May 8, 1898 [SBMP]: “The steamer Santa Cruz arrived from the island yesterday with 240 head of cattle and 224 sheep. She left for the return trip at midnight.”

January 13, 1901 [SBMP]: “The freight steamer Santa Cruz arrived from the north yesterday morning with a quantity of grain.”

February 22, 1901 [SBMP]: “Los Angeles and Santa Barbara butchers have purchased 1700 sheep from Santa Cruz Island. The freight steamer Santa Cruz will deliver them next week.”

February 22, 1901 [LAT/SB]: “A lot of sheep amounting to 1700 head, the product of Santa Cruz Island, are to be conveyed from the island by the steamer Santa Cruz to Los Angeles and Santa Barbara markets.”

February 25, 1901 [SBDI]: “The steamer Santa Cruzv left this morning for Santa Rosa Island where she will take on board 1800 sheep consigned to Los Angeles butchers.”

February 26, 1901 [SBMP]: “The freight steamer Santa Cruz was in port yesterday with coal, and sailed yesterday morning.”

February 27, 1901 [LAT/SP]: “The steamer Santa Cruz, Captain Guthrie, put into port today and discharged 1694 sheep which she had taken aboard from Santa Rosa Island.”

March 13, 1901 [LAH]: “Shipping news. The arrivals since February 25 are:...steamer Santa Cruz, Captain Guthrie, from Santa Rosa Island with 1694 sheep for L. Sentous, Los Angeles.”

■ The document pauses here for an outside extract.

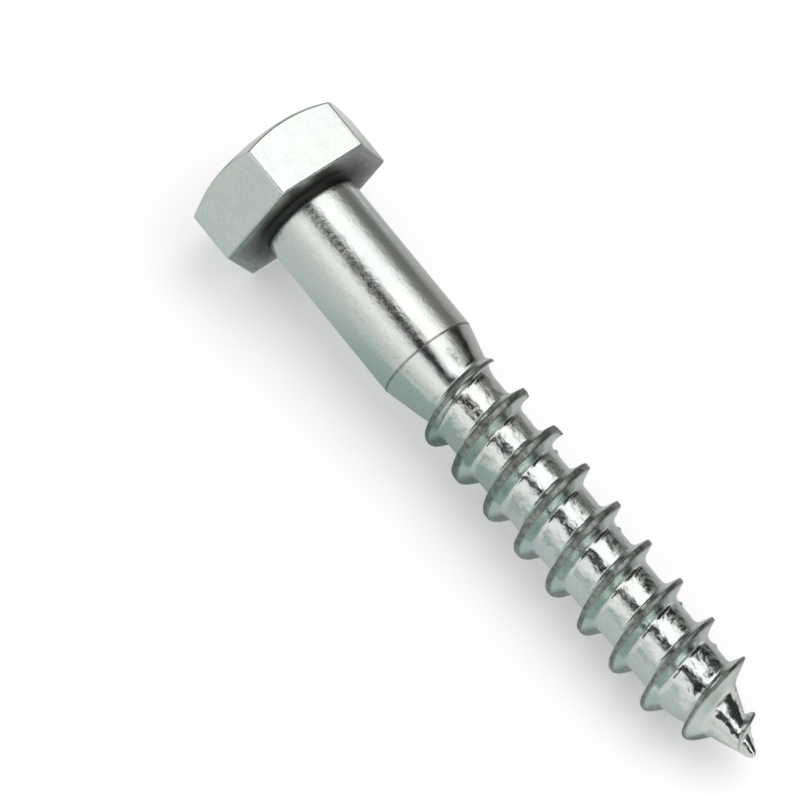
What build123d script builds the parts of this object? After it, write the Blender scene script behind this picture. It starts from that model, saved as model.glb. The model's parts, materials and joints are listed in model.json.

November 12, 1901 [SBMP]: “The steamer Santa Cruz will stop at Carpinteria today for a cargo of asphalt for San Francisco.”

May 19, 1902 [LAH]: “San Pedro shipping news. The following vessels have arrived at this port within the last few days. Steamer Santa Cruz, [Captain] Nicholson, from Santa Rosa Island with 1300 head of sheep.”

April 28, 1903 [SBMP]: “The steamer Santa Cruz anchored in the channel at an early hour this morning, having broken her shaft in the rough sea that was running yesterday afternoon. The vessel was four hours late.”

December 4, 1904 [SBMP]: “The steamer Santa Cruz Island is in from the islands with a large cargo of over twenty barrels of wine. The wine is from the large vineyards on the island, and is pressed out at the island winery.”

March 31, 1906 [SBMP]: “The Santa Cruz Island steamer was in port yesterday taking on a large amount of miscellaneous freight consigned to the Caire interests on Santa Cruz Island. The boat will sail this morning.”

June 10, 1914 [SBDNI]: “That there is rich pasturage on Santa Cruz Island was proved today when the steamer Santa Cruz put in here with 229 fat sheep for the F. N. Gehl Packing Company. The sheep are in the height of good condition. The crew report the feed better on the islands than for many years.”

November 21, 1919 [SBMP]: “Shortage of rain has caused the pasturage of Santa Cruz Island to become scarce and the 100,000 head of sheep that depend on the vegetation for their existence will soon suffer, it is said, unless precipitation hastens. The steamer Santa Cruz left yesterday morning with 50 tons of hay to use should the lack of food for the animals become critical.”